Simply stated arithmetically, the proposal of government would allocate the sum of N70.00 (seventy naira) to each of about 150 million Nigerians to soften the impact of the poverty punches unleashed by the rising fuel prices.  No doubt, most Nigerians would not be impressed and would still feel nakedly exposed to the ravages of increased transport costs, food prices and higher rents, especially in view of over N34 billion gulped by the Abuja Stadium and another N54 billion currently proposed for an Abuja Cultural Centre to serve less than a million people in that city.

Fortunately, ‘the palliative sum’ of N11.1 billion will not be shared in Father Xmas fashion to every living Nigerian.  It is clear that this would amount to a meaningless and wasteful application of scarce resources.

The proposed option of the provision of commercial buses to ease and reduce transportation costs certainly has greater merit than the one time donation of N70 pro rata to all Nigerians (wherever they may live)!  However, a closer scrutiny of the commercial buses option would give a clearer indication of whether or not the objective of facilitating an enduring public transport system and capping the upward inflationary pressure brought about by rising fuel prices can be achieved.

11.1 BILLION INTEREST FREE LOANS FOR BUSES
Although some states in the federation have raised objections on the constitutionality of the federal governments unilateral disbursement of the federal pool in this regard, some states have rejected the proposal that the funds be spent on the purchase of commercial buses and others have maintained that the type of vehicles proposed were not suitable for their peculiar circumstances.  Some other states have expressed their desire to allocate the funds to other pressing priority needs of their states.  What is clear in the whole scenario is that the federal government may not have availed itself of the benefits of consultation with stakeholders, including the NLC before a decision on mode and value of palliatives was taken.

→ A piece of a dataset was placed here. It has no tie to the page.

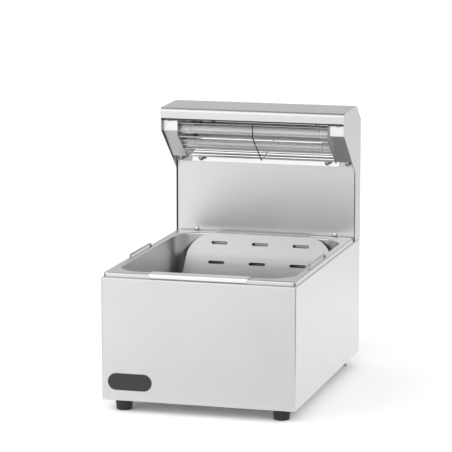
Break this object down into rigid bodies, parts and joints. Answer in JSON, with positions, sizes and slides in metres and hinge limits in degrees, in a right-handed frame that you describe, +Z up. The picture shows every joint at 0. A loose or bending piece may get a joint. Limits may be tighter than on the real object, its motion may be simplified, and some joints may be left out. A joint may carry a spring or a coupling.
{
  "type": "chip warmer",
  "caption": "Countertop warmer for chips: lift-out pan with a curved perforated false bottom in a steel body, and a rear hood with quartz infrared lamps behind a wire guard.",
  "frame": {"origin": "middle of the footprint, on the surface the feet stand on", "axes": "+X to the right seen from the front, +Y to the back, +Z up"},
  "size_m": [0.33, 0.476, 0.4678],
  "materials": {
    "body_steel": "brushed, fine grain",
    "hood_steel": "brushed, fine grain",
    "pan_steel": "satin, drawn sheet",
    "insert_steel": "brushed",
    "wire_steel": "polished wire",
    "dark_wire": "heat darkened",
    "reflector_metal": "polished",
    "nut_metal": "polished",
    "screw_metal": "plain",
    "quartz": "clear",
    "cap_ceramic": "matt",
    "coil_metal": "resistance wire",
    "badge": "bare dark plate",
    "foot_rubber": "matt",
    "switch_plastic": "matt",
    "rocker_plastic": "gloss",
    "pin_brass": "plain",
    "wire_cover": "silicone sleeve"
  },
  "bodies": {
    "root": {"base_shell": "body_steel", "base_floor": "body_steel", "base_rear_panel": "body_steel", "base_rear_screws": "screw_metal", "badge_plate": "badge", "foot_front_left": "foot_rubber", "foot_front_right": "foot_rubber", "foot_rear_left": "foot_rubber", "foot_rear_right": "foot_rubber", "foot_screws": "screw_metal", "foot_nuts": "screw_metal", "switch_housing": "switch_plastic", "power_inlet": "switch_plastic", "inlet_pins": "pin_brass", "inlet_screws": "screw_metal", "column_side_left": "hood_steel", "column_side_right": "hood_steel", "hood_top_cover": "hood_steel", "rear_cover": "hood_steel", "rear_cover_screws": "screw_metal", "back_splash": "hood_steel", "splash_screws": "nut_metal", "lamp_hanger": "hood_steel", "lamp_reflector": "reflector_metal", "lamp_end_plate_left": "hood_steel", "lamp_end_plate_right": "hood_steel", "wiring_cover_left": "hood_steel", "wiring_cover_right": "hood_steel", "quartz_tube_front": "quartz", "quartz_tube_rear": "quartz", "heating_coil_front": "coil_metal", "heating_coil_rear": "coil_metal", "tube_caps_front": "cap_ceramic", "tube_caps_rear": "cap_ceramic", "guard_rods": "wire_steel", "guard_cross_wire": "dark_wire", "cap_nuts_upper": "nut_metal", "cap_nuts_lower": "nut_metal", "terminal_block": "cap_ceramic", "wiring_loom": "wire_cover", "lamp_leads": "wire_cover"},
    "pan": {"pan": "pan_steel"},
    "false_bottom": {"perforated_insert": "insert_steel"},
    "left_handle": {"pan_handle_left": "wire_steel"},
    "right_handle": {"pan_handle_right": "wire_steel"},
    "rocker": {"switch_rocker": "rocker_plastic"}
  },
  "joints": [
    {"name": "pan_lift", "type": "slide", "parent": "root", "child": "pan", "axis": [0, 0, 1], "range_m": [0, 0.06]},
    {"name": "insert_lift", "type": "slide", "parent": "pan", "child": "false_bottom", "axis": [0, 0, 1], "range_m": [0, 0.06]},
    {"name": "left_handle_slide", "type": "slide", "parent": "pan", "child": "left_handle", "axis": [0, 0, 1], "range_m": [0, 0.0295]},
    {"name": "right_handle_slide", "type": "slide", "parent": "pan", "child": "right_handle", "axis": [0, 0, 1], "range_m": [0, 0.0295]},
    {"name": "switch_rock", "type": "hinge", "parent": "root", "child": "rocker", "pos_m": [0.066, 0.2305, 0.065], "axis": [1, 0, 0], "range_deg": [0, 14]}
  ]
}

$80 MILLION DISBURSEMENT MECHANISM!

The federal government has indicated that the sum of $80 million (N11.1 billion) would be obtained from the additional (not excess as excess would imply over and above defined requirement!) revenue accruing from the unexpected higher international price of crude oil in the recent past.  In other words, this revenue which is received in foreign currency (currently dollars) will first be exchanged into naira and subsequently paid into the accounts of beneficiaries of the federation pool.  Currently, only the CBN and possibly the Presidency are aware of the exchange rate which the CBN adopts when converting foreign exchange revenue into naira before sharing to beneficiaries of the federation pool.  The  CBN trading results for 2002 (where the CBN made  a profit of N200 billion on forex ) strongly indicate that a difference of up to 30 per cent may exist between the rate adopted by the CBN for converting foreign exchange in the distributable pool and the rate the CBN subsequently sells the dollar through the Dutch Auction System.

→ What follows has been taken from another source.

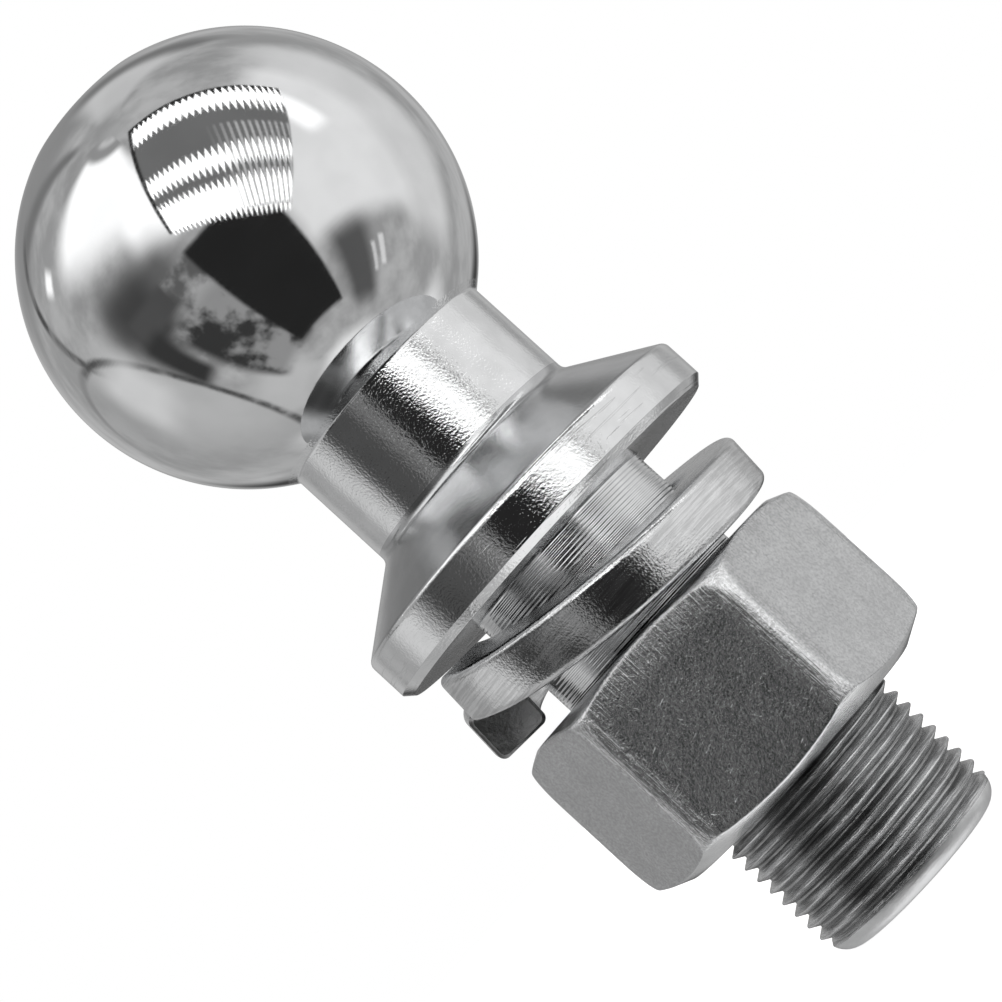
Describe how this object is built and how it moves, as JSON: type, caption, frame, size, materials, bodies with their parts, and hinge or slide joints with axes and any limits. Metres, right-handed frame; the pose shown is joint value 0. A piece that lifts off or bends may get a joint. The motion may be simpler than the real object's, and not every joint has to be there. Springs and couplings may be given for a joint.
{
  "type": "trailer hitch ball",
  "caption": "Threaded-shank trailer hitch ball: chromed ball on a short neck and conical flange, with a split lock washer and a hex nut on the threaded shank.",
  "frame": {"origin": "on the shank's axis, in the plane of the flange's underside, which is the seat that rests on the drawbar", "axes": "+Z along the shank's axis towards the ball; -Z towards the threaded end; -Y towards the side the picture is taken from; +X to the right of that view with the ball up"},
  "size_m": [0.0508, 0.0508, 0.123],
  "materials": {
    "chromed_stud": "bright chrome over turned steel",
    "plated_washer": "plated spring steel, slightly worn",
    "plated_nut": "plated forged steel with fine scratches and rubbed edges"
  },
  "bodies": {
    "stud": {"ball_stud": "chromed_stud"},
    "washer": {"lock_washer": "plated_washer"},
    "nut": {"hex_nut": "plated_nut"}
  },
  "joints": [
    {"name": "nut_travel", "type": "slide", "parent": "stud", "child": "washer", "axis": [0, 0, -1], "range_m": [0, 0.038]},
    {"name": "nut_turn", "type": "hinge", "parent": "washer", "child": "nut", "pos_m": [0, 0, -0.0246], "axis": [0, 0, -1], "range_deg": [0, 7540]}
  ],
  "couplings": [
    {"joint": "nut_travel", "follows": "nut_turn", "m_per_rad": 0.00028875}
  ]
}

In other words, the total number of buses which will be purchased with N11.1 billion can vary by up to 30 per cent depending on the rate of exchange applied by the CBN in converting the foreign exchange value allocated for the palliative measure into naira!

Furthermore, the need to convert the dollar earnings into naira also means that the naira equivalent has to be sought.  The CBN would need to print the naira and/or borrow back government funds in the capital market with interest rates of 17 per cent for risk-free borrowing, and or sell some of the dollar to raise the naira amount required for meeting the cost of the palliatives!  The truth is that all three modes of finding naira cover for the dollars to be disbursed will create excess liquidity, low value naira and high interest rates in the economy; those factors which have adverse inflationary and distortionary impacts on the smooth operation of economic and monetary policy in Nigeria.

PALLIATIVE ‘BUSES’ AND TRANSPORT COSTS

The federal government has obviously anchored its palliative structure on the reduction of the cost of importation of these buses through interest-free loans!  The government is, however, silent on the issue of the cost of operation of these buses on arrival and delivery to recipients.  These buses will have to be fuelled to operate; meanwhile, the government is yet unable to put a lid on rising fuel prices locally.   Thus even though the recipient of government largesse in the form of interest-free loans for the buses may be able to pay back  without much stress, the same can not be said for the masses who will be passengers in these buses and who will have to pay transport fares which are driven by rising fuel prices!  So, until the appropriate solution is found to the continuous downward slide of the naira and the concomitant rising price of fuel, the sole beneficiaries of the government palliatives would be political godfathers and party errand boys, who would eventually be allocated with the buses.  This type of political patronage would ensure that professional transporters may not even be involved in the project and the survival span of the ‘palliative buses’ project may be very short indeed!

Furthermore, the focus of the government on only commercial buses in its palliative programme appears to be misguided.  Commercial buses are good for mass transportation, but the movement of food stuff from the farms to urban centres is generally conducted with lorries and articulated vehicles.  It is clear that this very important category of transporters may not benefit from the interest free loans to be advanced to private or state operators from the palliative fund.  In this wise, the palliative measures are unlikely to restrain food prices from rising with crude oil prices and a depreciating naira.

In any event, the government may have been better advised to consult with the Nigerian Auto Manufacturers Association to examine alternative ways of spending the N11.1 billion palliative fund.  At a time that government is eager to resuscitate industry and improve the abysmal level of employment in the country, it seems odd that we should pursue a course which supports employment in foreign lands and further depletes our foreign exchange reserves.